Должно быть, и Маскаранти, не ведая о психоанализе, это почувствовал.

– Да-да, доктор, не беспокойтесь, я сейчас же распоряжусь, чтоб его доставили, и посижу с ним в кабинете до вашего приезда.

– Спасибо.

Он тотчас же поедет в квестуру и поговорит с парнем.

Чтобы повидать сестру и девочку, ему нужно четверть часа – не больше.

Часть третья

Отцу с матерью они ничего не говорят. Дружкам, первому встречному на улице или в баре – пожалуйста, а для родителей у них и слова не найдется.

1

Четверть часа – не больше. Время, чтоб доехать на такси до «Фатебенефрателли» и спросить, в какой палате лежит маленькая Сара Ламберти (дочь носила фамилию матери, потому что была незаконнорожденной, безотцовщина); время, чтобы подняться в детское отделение, в крошечную палату рядом с процедурным кабинетом, туда, где в кроватке лежала Сара со скрещенными ручками, как и подобает покойнице, где рядом, в кресле, сидела мать-одиночка и уже не плакала, а казалось, дремала, потому что ее опоили снотворным; она чуть приподняла веки, когда он положил ей руку на лоб, потом опустила, а когда вновь приоткрыла глаза, они набухли слезами; подле Лоренцы стояла Ливия Гусаро и смотрела на него, лицо у нее было загорелое даже зимой, хотя он знал, что это не загар, а темная крем-пудра, милосердно маскирующая шрамы, которые остались на лице несмотря на несколько пластических операций. А еще возле кроватки на тумбочке стоял огромный букет белых роз, наполнявших палату пряным сладковатым запахом.

Дука наклонился над кроваткой, поцеловал девочку в лоб. Окоченение еще не полное, машинально констатировал он.
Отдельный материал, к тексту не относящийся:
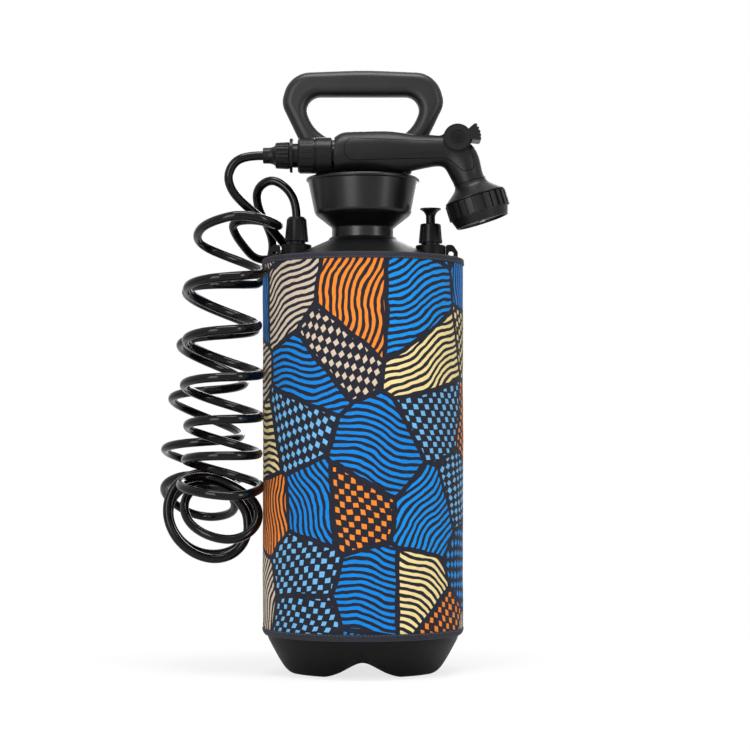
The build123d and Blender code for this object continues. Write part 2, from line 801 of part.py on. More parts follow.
spring_mean_radius = (relief_stem_radius + relief_bore) / 2
spring_low = stem_foot + relief_foot_height + spring_wire
spring_length = relief_plate - spring_low - spring_wire
with BuildPart() as relief_spring:
    with BuildLine() as spring_line:
        Helix(spring_length / spring_turns, spring_length, spring_mean_radius, center=(relief_x, 0, spring_low))
    with BuildSketch(Plane(origin=spring_line.line @ 0, z_dir=spring_line.line % 0)):
        RegularPolygon(spring_wire, 6)
    sweep(is_frenet=True)
relief_spring.part.label = "relief_spring"
export_step(relief_spring.part, "parts/relief_spring.step")

# Form of the hand shower's grip and neck: oval sections (x, z, height, width, lean of the section in degrees)
grip_sections = (
    (grip_start_x, hand_z, 2 * coupling_radius, 2 * coupling_radius, 0),
    (grip_start_x + 8, hand_z + 2.2, 38.4, 34, 0),
    (5, hand_z + 2.9, 39.6, 32.5, 0),
    (40, hand_z + 2.7, 36.4, 29, 0),
    (66, hand_z + 4.2, 29.2, 25, 0),
    (87.2, hand_z + 0.4, 33.0, 25, 36),
    (96.4, hand_z - 14.6, 31.4, 28, 62),
    (neck_end_x, neck_end_z, 2 * neck_end_radius, 2 * neck_end_radius, 90 - head_angle),
)
with BuildPart() as grip_form:
    for x, z, height, width, lean in grip_sections:
        normal = (cos(radians(lean)), 0, -sin(radians(lean)))
        with BuildSketch(Plane(origin=(x, hand_y, z), x_dir=(0, 1, 0), z_dir=normal)):
            Ellipse(width / 2, height / 2)
    loft()

# Outline of the panels let into both sides of the grip
panel_groove = 0.5
panel_depth = 2.0


def panel_outline(inset):
    """Draws the panel's outline, drawn in by a distance along the grip's ends and sides."""
    outline(
        (-17.5 + inset, hand_z + 15.4 - inset, 9 - inset),
        (lever_x - 12, hand_z + 12.6 - inset, 0),
        (lever_x - 6, hand_z + 12.6 - inset, 0),
        (neck_end_x + 1 - inset, hand_z + 6, 0),
        (neck_end_x + 4 - inset, neck_end_z + 10 + inset, 4),
        (neck_end_x - 7 + inset, neck_end_z + 8 + inset, 4),
        (lever_x - 9, hand_z - 3.4 + inset, 14),
        (-17.5 + inset, hand_z - 6.4 + inset, 9 - inset),
    )


# Space that the flow lever sweeps, cut out of the grip and its panels
lever_sweep = 60.0
tab_start = -7.0
tab_stop = 40.0
tab_radius = 21.8
lever_gap = 0.5


def sector(inner, outer, start, stop):
    """Closed outline of a slice of a ring, between two angles."""
    CenterArc((0, 0), inner, start, stop - start)
    CenterArc((0, 0), outer, start, stop - start)
    for angle in (start, stop):
        across = Vector(1, 0).rotate(Axis.Z, angle)
        Line(across * inner, across * outer)


with BuildPart() as lever_space:
    with BuildSketch(lever_plane):
        with BuildLine():
            sector(
                lever_hub_radius + lever_gap / 2,
                tab_radius + lever_gap,
                tab_start - 2,
                tab_stop + lever_sweep + 2,
            )
        make_face()
    extrude(amount=3 * lever_hub_half_depth, both=True)
    for side in (-1, 1):
        with BuildSketch(lever_plane.offset(side * lever_hub_half_depth)):
            Circle(lever_disc_radius + lever_gap)
            with BuildLine():
                sector(1, tab_radius + lever_gap, tab_start - 2, tab_stop + lever_sweep + 2)
            make_face()
        extrude(amount=side * 3 * lever_disc_thickness)

# Grip and neck in one moulding, with the lever's hub, the spool bore and the waterway
with BuildPart() as grip_body:
    add(grip_form.part)
    with BuildSketch(Plane.XZ.offset(-hand_y)):
        with BuildLine():
            outline(
                (58, hand_z + 8, 0),
                (58, hand_z + 18.8, 0),
                (lever_x - 14, hand_z + 17.6, 7),
                (lever_x - 8, lever_z + 11.2, 0),
                (lever_x + 6, lever_z, 0),
                (lever_x, hand_z + 4, 0),
            )
        make_face()
    extrude(amount=lever_hub_half_depth - 4, both=True)
    with BuildSketch(lever_plane):
        Circle(lever_hub_radius)
    extrude(amount=lever_hub_half_depth, both=True)
    for side in (-1, 1):
        with BuildSketch(Plane.XZ.offset(-hand_y + side * grip_side_plane)):
            with BuildLine():
                panel_outline(0)
            make_face()
        extrude(amount=-side * (grip_side_plane - lever_hub_half_depth + panel_depth), mode=Mode.SUBTRACT)
    with BuildSketch(lever_plane):
        Circle(lever_hub_radius)
    extrude(amount=lever_hub_half_depth, both=True)
    add(lever_space.part, mode=Mode.SUBTRACT)
    with BuildSketch(lever_plane):
        Circle(spool_radius + running_gap)
    extrude(amount=40, both=True, mode=Mode.SUBTRACT)
    with BuildSketch(hand_ring_plane.offset(grip_start_x)):
        Circle(adapter_radius)
    extrude(amount=adapter_plug_length, mode=Mode.SUBTRACT)
    inlet_run = Vector(grip_start_x, hand_y, hand_z) - Vector(lever_x, hand_y, lever_z)
    outlet_run = Vector(neck_end_x, hand_y, neck_end_z) - Vector(lever_x, hand_y, lever_z)
    for run in (inlet_run, outlet_run):
        with BuildSketch(Plane(origin=(lever_x, hand_y, lever_z), x_dir=(0, 1, 0), z_dir=run.normalized())):
            Circle(waterway_radius)
        extrude(amount=run.length + 2, mode=Mode.SUBTRACT)
grip_body.part.label = "grip_body"
export_step(grip_body.part, "parts/grip_body.step")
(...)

Потом погладил бледную, уже начавшую синеть щечку и сказал про себя: «Прощай, Сара».

Четверть часа – не больше. Время, чтобы прижать к себе Лоренцу так крепко, что судорожные всхлипы прекратились, и осторожно усадить обратно в кресло, обмякшую не столько от боли, сколько от таблеток, которыми напичкал ее Джиджи.

Время, чтобы выйти на минутку с Ливией из палаты и сказать ей два слова среди снующих туда-сюда сестер, врачей и прочего обслуживающего персонала:

– Я должен вернуться в квестуру, у меня неотложная работа, побудь здесь с Лоренцей и сделай все, что нужно. Я буду звонить. Иного выхода у меня нет.

Ливия посмотрела на него холодноватыми и все же участливыми глазами, освещавшими энергичное, исполосованное шрамами лицо.

– Конечно, иди, о Лоренце я позабочусь. – Она медленно подняла руку и коснулась его колючей щеки. – Не беспокойся, я сделаю все, что нужно.

– Спасибо тебе.

Четверть часа – не больше; у него еще оставалось три минуты, чтобы пройти из «Фатебенефрателли» в квестуру, подняться в свой кабинет, задыхаясь при воспоминании о девочке, неподвижно застывшей на больничной койке, распахнуть дверь и очутиться перед неусыпным стражем Маскаранти и безвольно сидящим в углу юным извращенцем Фьорелло Грасси, который хотел с ним поговорить.

2

Парень сидел сбоку от так называемого письменного стола; глаза у него расширились, он то и дело облизывал губы и не мог унять дрожь в сплетенных руках, которыми изо всей силы обхватил колени.

Дука Ламберти не стал обходить стол, а придвинул табурет и сел рядом с парнем.

– Не нервничай, – сказал он. – Тебе трудно решиться – так ведь я тебя не принуждаю, и никто не станет принуждать, ни в полиции, ни в Беккарии, ни на суде. Хочешь – говори, не хочешь – не говори.

Обычно извращенцы – преотвратные типы, особенно в таком возрасте, но этот, непонятно почему, внушал ему сочувствие.